Superpowers Shaping a New Global Arena
China and Russia are not identical, but their diplomacy increasingly converges around a few themes: the West is hypocritical; US leadership is destabilizing; international institutions are captured by Western interests; and the “Global South” deserves a stronger voice. In the context of Gaza, both countries have emphasized ceasefires, humanitarian concerns, and the centrality of the UN system—while simultaneously using the crisis to illustrate Western double standards.
For Moscow, the strategic logic is relatively direct. Russia benefits when US bandwidth, unity among US allies, and the moral authority of the Western camp are strained. The Gaza war offers precisely that. It also allows Russia to present itself as a champion of “anti-colonial” positions and to cultivate partners across the Middle East and beyond. This does not mean Russia endorses Hamas’s methods; it means Russia is comfortable exploiting a conflict that highlights divisions within the West and between the West and much of the developing world.
Beijing’s approach is more cautious and brand-sensitive, but the direction is similar. China wants to be seen as a responsible great power that supports international law, stability, and development. Yet it also wants to lead a coalition of states dissatisfied with Western dominance. Gaza provides a stage on which China can condemn civilian suffering, signal support for Palestinian statehood, and imply that Washington’s alignment choices undermine the West’s claim to universal norms. In doing so, Beijing reinforces its wider message: a rules-based order run by the West is not genuinely rules-based.
These positions are not merely rhetorical. In a multipolar environment, UN votes, legal fora, public diplomacy, and information operations become more consequential. When major powers treat legitimacy as contested terrain rather than shared ground, the stigma attached to certain actors and actions weakens. Not because atrocities become acceptable, but because the international system becomes less capable of producing unified political consequences.
Terrorist Narratives in a Multipolar World
Hamas’s document reads like an effort to convert brutality into political capital by speaking the language of global norms. It frames Hamas as a national liberation movement rather than a terrorist organization. It leans heavily on claims of occupation, oppression, and collective punishment. It seeks to recast October 7 as an inflection point in an anti-colonial struggle, not an act of mass murder.
A particularly telling feature is the document’s legal and quasi-legal posture. It gestures toward international courts and categories—war crimes, crimes against humanity, genocide—aiming to place Israel (and by extension the West) in the dock of world opinion. This is not simply propaganda for local consumption. It is an attempt to enlist international legal discourse as a strategic tool: delegitimization through “lawfare,” amplified by activism, media ecosystems, and social platforms.
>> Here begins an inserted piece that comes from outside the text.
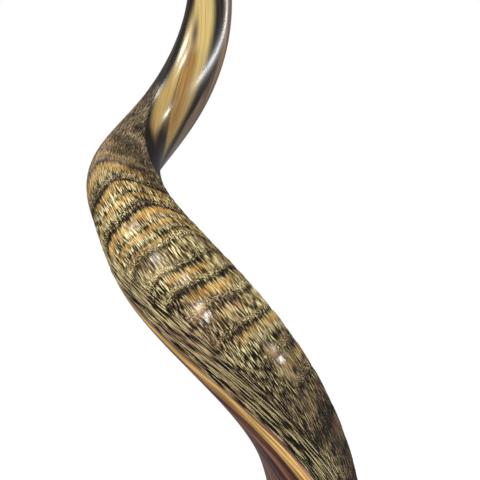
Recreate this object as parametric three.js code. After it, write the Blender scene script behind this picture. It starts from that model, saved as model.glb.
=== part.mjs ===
// A shofar made from one kudu horn, standing upright on its bell.
//
// Millimetres, +Z up. The origin is on the floor, under the middle of the horn's bounding box.
// The horn winds down round a vertical axis from the mouthpiece to the bell, anticlockwise seen
// from above. It is one piece of horn, and the model divides it across its length into zones:
// the mouthpiece cut in the tip, the drilled neck, the hollow polished neck, the upper turn, the
// middle and lower turns in two halves each, and the bell. The air way runs through all of them.
import * as THREE from 'three';
import { ParametricGeometry } from 'three/addons/geometries/ParametricGeometry.js';

// ---------------------------------------------------------------- driving dimensions

// Stations down the middle of the horn, from the tip to the bell, one every quarter turn.
// climb is the height from the next station up to this one, swing is the distance from the
// axis that the horn winds round, depth is the horn's size towards that axis, width is its
// size across that, and wall is the thickness of the horn round the natural hollow.
const stations = [
  { climb: 86, swing: 8, width: 23, depth: 22, wall: 8.5 },
  { climb: 90, swing: 25, width: 24, depth: 23, wall: 9 },
  { climb: 86, swing: 40, width: 27, depth: 27, wall: 10 },
  { climb: 60, swing: 39, width: 34, depth: 38, wall: 8.5 },
  { climb: 87, swing: 38, width: 47, depth: 50, wall: 6.5 },
  { climb: 143, swing: 41, width: 58, depth: 48, wall: 5.5 },
  { climb: 213, swing: 45, width: 69, depth: 59, wall: 4.5 },
  { climb: 0, swing: 6, width: 84, depth: 74, wall: 4 },
];
const tipTurn = -180; // where the tip is round the axis, in degrees from +X
const quarterTurn = 90;
const bellTurn = tipTurn + quarterTurn * (stations.length - 1);

// The section is an ellipse with a keel along one side and a slightly flattened inner face.
// Angles go round the section in degrees, from the side that faces the axis.
const keelAngle = 111;
const keelSpread = 26;
const keelSharpness = 1.5;
const keelRise = 0.3; // share of the half size that the keel stands out by
const cavityKeelRise = 0.16; // the same for the hollow, which follows the keel less
const flatAngle = 40;
const flatSpread = 38;
const flatShare = 0.1;
const roundTipTurn = -170; // above this the tip is worked round, with no keel
const fullKeelTurn = 20; // below this the keel has its full rise

// The mouthpiece and the drilled air way.
const cupDiameter = 15.5;
const cupDepth = 13;
const throatDiameter = 5.6;
const throatLength = 5;
const backboreLength = 9; // the throat opens to the drilled bore over this length
const boreDiameter = 6.6;
const rimRounding = 1.5;

// The bell's mouth is cut level, so the sections tilt to level below this turn.
const levellingTurn = 385;

// Where the zones meet, round the axis, and the gap between them along the horn.
const neckSeam = 0;
const upperSeam = 100;
const middleSeam = 195;
const middleHalfSeam = 240;
const lowerSeam = 285;
const lowerHalfSeam = 330;
const bellSeam = 375;
const seamGap = 0.4;

// Mesh fineness.
const pointsAround = 32;
const turnStep = 10; // degrees of turn between sections
const cupSections = 7;

// ---------------------------------------------------------------- the horn's formulas

const radians = THREE.MathUtils.degToRad;

// A natural cubic spline through values one unit apart.
function naturalSpline(values) {
  const last = values.length - 1;
  const ratio = values.map(() => 0);
  const load = values.map(() => 0);
  const bend = values.map(() => 0);
  for (let i = 1; i < last; i++) {
    const kink = 6 * (values[i + 1] - 2 * values[i] + values[i - 1]);
    const pivot = 4 - ratio[i - 1];
    ratio[i] = 1 / pivot;
    load[i] = (kink - load[i - 1]) / pivot;
  }
  for (let i = last - 1; i > 0; i--) bend[i] = load[i] - ratio[i] * bend[i + 1];
  return (place) => {
    const i = THREE.MathUtils.clamp(Math.floor(place), 0, last - 1);
    const after = place - i;
    const before = 1 - after;
    const line = before * values[i] + after * values[i + 1];
    const curve = (before ** 3 - before) * bend[i] + (after ** 3 - after) * bend[i + 1];
    return line + curve / 6;
  };
}

const heights = stations.map((_, i) => stations.slice(i).reduce((sum, s) => sum + s.climb, 0));
const spline = {
  height: naturalSpline(heights),
  swing: naturalSpline(stations.map((s) => s.swing)),
  width: naturalSpline(stations.map((s) => s.width)),
  depth: naturalSpline(stations.map((s) => s.depth)),
  wall: naturalSpline(stations.map((s) => s.wall)),
};

function sizeAt(name, turn) {
  return spline[name]((turn - tipTurn) / quarterTurn);
}

function centreAt(turn) {
  const swing = sizeAt('swing', turn);
  const angle = radians(turn);
  return new THREE.Vector3(swing * Math.cos(angle), swing * Math.sin(angle), sizeAt('height', turn));
}

// The section's own axes: down the horn, inward to the axis of the winding, and across.
function axesAt(turn) {
  const step = 0.5;
  const down = centreAt(turn + step).sub(centreAt(turn - step)).normalize();
  const inward = new THREE.Vector3(-Math.cos(radians(turn)), -Math.sin(radians(turn)), 0);
  inward.addScaledVector(down, -inward.dot(down)).normalize();
  const across = new THREE.Vector3().crossVectors(inward, down);
  return { down, inward, across };
}

// The turn at which the middle of the horn has run this far from another turn.
function turnAfter(startTurn, length) {
  const step = 0.02;
  let turn = startTurn;
  let run = 0;
  while (run < length) {
    run += centreAt(turn).distanceTo(centreAt(turn + step));
    turn += step;
  }
  return turn;
}

// A smooth hump round the section: 1 at the middle angle, falling away over the spread.
function hump(angle, middle, spread, power) {
  const off = THREE.MathUtils.euclideanModulo(angle - middle + 180, 360) - 180;
  return Math.exp(-(Math.abs(off / spread) ** power));
}

// The section's size at an angle, as a share of the plain ellipse.
function outline(angle, turn, rise) {
  const worked = THREE.MathUtils.smoothstep(turn, roundTipTurn, fullKeelTurn);
  const keel = rise * hump(angle, keelAngle, keelSpread, keelSharpness);
  const flat = flatShare * hump(angle, flatAngle, flatSpread, 2);
  return 1 + worked * (keel - flat);
}

// Slides a point of a section down the horn, so that the bell's last section is level.
function level(point, turn, axes) {
  const share = THREE.MathUtils.smoothstep(turn, levellingTurn, bellTurn);
  const height = sizeAt('height', turn);
  return point.addScaledVector(axes.down, share * (height - point.z) / axes.down.z);
}

// One section: a ring of points, with half sizes given by a function of the angle.
function section(turn, halfSizes) {
  const centre = centreAt(turn);
  const axes = axesAt(turn);
  return Array.from({ length: pointsAround }, (_, i) => {
    const angle = (360 * i) / pointsAround;
    const { deep, wide } = halfSizes(angle);
    const point = centre.clone();
    point.addScaledVector(axes.inward, deep * Math.cos(radians(angle)));
    point.addScaledVector(axes.across, wide * Math.sin(radians(angle)));
    return level(point, turn, axes);
  });
}

function outerSection(turn, inset = 0) {
  return section(turn, (angle) => {
    const share = outline(angle, turn, keelRise);
    const deep = (sizeAt('depth', turn) / 2) * share - inset;
    const wide = (sizeAt('width', turn) / 2) * share - inset;
    return { deep, wide };
  });
}

function roundSection(turn, diameter) {
  return section(turn, () => ({ deep: diameter / 2, wide: diameter / 2 }));
}

// The air way below the mouthpiece: the drilled bore, then the natural hollow once it is wider.
function innerSection(turn) {
  const wall = sizeAt('wall', turn);
  return section(turn, (angle) => {
    const share = outline(angle, turn, cavityKeelRise);
    const deep = Math.max((sizeAt('depth', turn) / 2) * share - wall, boreDiameter / 2);
    const wide = Math.max((sizeAt('width', turn) / 2) * share - wall, boreDiameter / 2);
    return { deep, wide };
  });
}

// ---------------------------------------------------------------- solids

// A closed solid from rings that run down its outside and back up its inside.
function bandOfRings(rings) {
  const pick = (u, v, target) => {
    const ring = rings[Math.round(v * rings.length) % rings.length];
    target.copy(ring[Math.round((1 - u) * pointsAround) % pointsAround]);
  };
  return new ParametricGeometry(pick, pointsAround, rings.length);
}

function turnsBetween(start, end) {
  const count = Math.max(2, Math.ceil((end - start) / turnStep));
  return Array.from({ length: count + 1 }, (_, i) => start + ((end - start) * i) / count);
}

// A length of the horn's wall.
function wallZone(start, end) {
  const turns = turnsBetween(start, end);
  const outside = turns.map((turn) => outerSection(turn));
  const inside = turns.map((turn) => innerSection(turn)).reverse();
  return bandOfRings([...outside, ...inside]);
}

// The tip, with a rounded rim, a bowl-shaped cup, a throat and a backbore.
function mouthpieceZone(start, end) {
  const shoulder = turnAfter(start, rimRounding);
  const outside = [
    outerSection(start, rimRounding),
    ...turnsBetween(shoulder, end).map((turn) => outerSection(turn)),
  ];
  const cup = Array.from({ length: cupSections }, (_, i) => {
    const share = i / (cupSections - 1);
    const narrowing = (cupDiameter - throatDiameter) * (1 - Math.sqrt(1 - share ** 2));
    return roundSection(turnAfter(start, cupDepth * share), cupDiameter - narrowing);
  });
  const throatEnd = roundSection(turnAfter(start, cupDepth + throatLength), throatDiameter);
  const backboreEnd = roundSection(end, boreDiameter);
  return bandOfRings([...outside, backboreEnd, throatEnd, ...cup.reverse()]);
}

// ---------------------------------------------------------------- the horn

const polishedHorn = { color: 0xc9a567, roughness: 0.22, metalness: 0 };
const naturalHorn = { color: 0x6b5636, roughness: 0.6, metalness: 0 };
const paleHorn = { color: 0xa58a5a, roughness: 0.35, metalness: 0 };

const mouthpieceEnd = turnAfter(tipTurn, cupDepth + throatLength + backboreLength);
const below = (seam) => turnAfter(seam, seamGap);

const zones = [
  ['mouthpiece', mouthpieceZone(tipTurn, mouthpieceEnd), paleHorn],
  ['drilled_neck', wallZone(below(mouthpieceEnd), neckSeam), polishedHorn],
  ['polished_neck', wallZone(below(neckSeam), upperSeam), polishedHorn],
  ['upper_turn', wallZone(below(upperSeam), middleSeam), naturalHorn],
  ['middle_turn_upper_half', wallZone(below(middleSeam), middleHalfSeam), naturalHorn],
  ['middle_turn_lower_half', wallZone(below(middleHalfSeam), lowerSeam), naturalHorn],
  ['lower_turn_upper_half', wallZone(below(lowerSeam), lowerHalfSeam), naturalHorn],
  ['lower_turn_lower_half', wallZone(below(lowerHalfSeam), bellSeam), naturalHorn],
  ['bell', wallZone(below(bellSeam), bellTurn), naturalHorn],
];

const group = new THREE.Group();
for (const [name, geometry, look] of zones) {
  const mesh = new THREE.Mesh(geometry, new THREE.MeshStandardMaterial(look));
  mesh.name = name;
  group.add(mesh);
}

// The middle of the horn's box goes over the origin.
const middle = new THREE.Box3().setFromObject(group).getCenter(new THREE.Vector3());
group.position.set(-middle.x, -middle.y, 0);

export default group;
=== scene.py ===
"""A kudu-horn shofar, standing on its bell in a white studio. Metres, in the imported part's frame.

The horn is one surface, worked out as a grid of points: rows run round the horn, one after
another from the mouthpiece down to the bell, over the rim and back up the inside. Each CAD zone
is replaced by the stretch of that surface between its two seams.
"""
import math

import bpy
import numpy as np
from mathutils import Matrix, Vector


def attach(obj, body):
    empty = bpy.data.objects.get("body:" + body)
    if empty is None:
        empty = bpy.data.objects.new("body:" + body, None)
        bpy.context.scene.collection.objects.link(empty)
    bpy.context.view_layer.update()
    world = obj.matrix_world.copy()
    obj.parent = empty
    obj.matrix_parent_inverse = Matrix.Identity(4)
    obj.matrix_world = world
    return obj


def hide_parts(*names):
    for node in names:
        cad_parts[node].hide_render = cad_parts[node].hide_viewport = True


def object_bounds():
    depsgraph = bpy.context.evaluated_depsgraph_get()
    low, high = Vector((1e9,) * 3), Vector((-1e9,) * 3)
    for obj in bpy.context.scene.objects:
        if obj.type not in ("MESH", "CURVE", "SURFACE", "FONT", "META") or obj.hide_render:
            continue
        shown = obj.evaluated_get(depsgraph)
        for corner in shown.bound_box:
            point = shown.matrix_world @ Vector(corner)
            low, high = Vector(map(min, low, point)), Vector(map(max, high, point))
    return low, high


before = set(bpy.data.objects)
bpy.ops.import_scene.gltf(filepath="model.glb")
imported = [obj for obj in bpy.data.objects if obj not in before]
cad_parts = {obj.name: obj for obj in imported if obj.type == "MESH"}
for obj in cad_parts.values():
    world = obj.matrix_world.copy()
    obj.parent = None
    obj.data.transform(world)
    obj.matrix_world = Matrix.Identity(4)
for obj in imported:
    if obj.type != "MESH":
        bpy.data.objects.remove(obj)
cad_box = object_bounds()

MM = 0.001

# ------------------------------------------------------------------ the horn's own sizes, in mm

# One station every quarter turn, from the tip to the bell, as in the CAD part.
CLIMB = (86, 90, 86, 60, 87, 143, 213, 0)
SWING = (8, 25, 40, 39, 38, 41, 45, 6)
WIDTH = (23, 24, 27, 34, 47, 58, 69, 84)
DEPTH = (22, 23, 27, 38, 50, 48, 59, 74)
WALL = (8.5, 9, 10, 8.5, 6.5, 5.5, 4.5, 4)
TIP_TURN = -180.0
QUARTER_TURN = 90.0
BELL_TURN = TIP_TURN + QUARTER_TURN * (len(CLIMB) - 1)

KEEL_ANGLE, KEEL_SPREAD, KEEL_SHARPNESS = 111.0, 26.0, 1.5
KEEL_RISE, CAVITY_KEEL_RISE = 0.3, 0.16
FLAT_ANGLE, FLAT_SPREAD, FLAT_SHARE = 40.0, 38.0, 0.1
ROUND_TIP_TURN, FULL_KEEL_TURN = -170.0, 20.0
LEVELLING_TURN = 385.0

CUP_DIAMETER, CUP_DEPTH = 15.5, 13.0
THROAT_DIAMETER, THROAT_LENGTH, BACKBORE_LENGTH = 5.6, 5.0, 9.0
BORE_DIAMETER = 6.6

# Where the zones meet, in degrees of turn, and how far apart rows lie in each zone, in mm.
SEAMS = (0.0, 100.0, 195.0, 240.0, 285.0, 330.0, 375.0)
ZONES = ("mouthpiece", "drilled_neck", "polished_neck", "upper_turn", "middle_turn_upper_half",
         "middle_turn_lower_half", "lower_turn_upper_half", "lower_turn_lower_half", "bell")
ROW_STEP = (0.7, 1.2, 0.9, 0.65, 0.6, 0.6, 0.6, 0.6, 1.2)
INNER_STEP = 6.0
RIM_ROUNDING = 1.4
RIM_ROUNDING_SHARE = 0.4  # a corner takes at most this share of the wall
RIM_STEPS = 7
CUP_ROWS = 24
POINTS_AROUND = 400
COARSE = 1.0

# ------------------------------------------------------------------ the horn's formulas


def natural_spline(values):
    """A natural cubic spline through one value at each station."""
    values = np.array(values, float)
    last = len(values) - 1
    system = np.eye(last + 1)
    load = np.zeros(last + 1)
    for i in range(1, last):
        system[i, i - 1:i + 2] = 1, 4, 1
        load[i] = 6 * (values[i + 1] - 2 * values[i] + values[i - 1])
    bend = np.linalg.solve(system, load)

    def at(turn):
        place = (np.asarray(turn, float) - TIP_TURN) / QUARTER_TURN
        i = np.clip(np.floor(place).astype(int), 0, last - 1)
        after = place - i
        before = 1 - after
        line = before * values[i] + after * values[i + 1]
        curve = (before ** 3 - before) * bend[i] + (after ** 3 - after) * bend[i + 1]
        return line + curve / 6

    return at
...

The document also performs denial and inversion. It challenges widely reported allegations about Hamas’s conduct and emphasizes Israeli military actions as the central moral fact of the war. Again, the purpose is not to persuade skeptics in Israel; it is to shape the beliefs of distant audiences who receive the conflict through mediated narratives, and who often interpret global politics through the lens of structural injustice.
Here is where the broader geopolitical context becomes operationally relevant. When Russia and China argue—each for its own reasons—that Western claims to moral authority are selective and self-serving, they lower the barrier for Hamas to claim the same. Hamas is not borrowing a policy platform from Beijing or Moscow; it is borrowing a frame: the West is not an impartial judge, and therefore Western condemnation is politically motivated rather than morally grounded.
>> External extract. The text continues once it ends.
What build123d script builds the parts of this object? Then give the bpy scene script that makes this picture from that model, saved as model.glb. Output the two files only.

This matters because Hamas’s battlefield is not only physical. It is also reputational and institutional. The organization seeks a world in which it cannot be isolated—where it remains a political fact that external actors must accommodate. To that end, it must be legible and resonant to international audiences. The multipolar moment, and the erosion of consensus around basic narratives, makes that project easier.
A New Global Caution
The danger is that as great-power rivalry intensifies, the liberal order’s normative infrastructure becomes another arena of competition rather than a shared set of constraints. When legal institutions, human rights language, and humanitarian arguments are treated primarily as instruments of geopolitical positioning, violent actors can exploit the resulting cynicism. The more international legitimacy becomes a zero-sum contest, the more space opens for extremists to hide behind the politics of grievance.
For Western policymakers, the implication is uncomfortable. Counterterrorism and deterrence remain necessary, but they are insufficient. The struggle is also about credibility: whether liberal democracies can demonstrate that their commitments to civilian protection, accountability, and law apply consistently, not only when convenient. If they cannot, they cede the narrative ground on which groups like Hamas are trying to stand.
This is the “spirit” that hangs over Hamas’s document. It is a text written for a world in which the West’s monopoly on defining legitimacy is gone; where major powers challenge Western narratives as a matter of strategy; and where non-state actors attempt to convert that strategic challenge into moral permission. A multipolar order will not automatically produce more justice or more stability. It will produce more contested meaning—and in that environment, the fight over narrative becomes inseparable from the fight over power.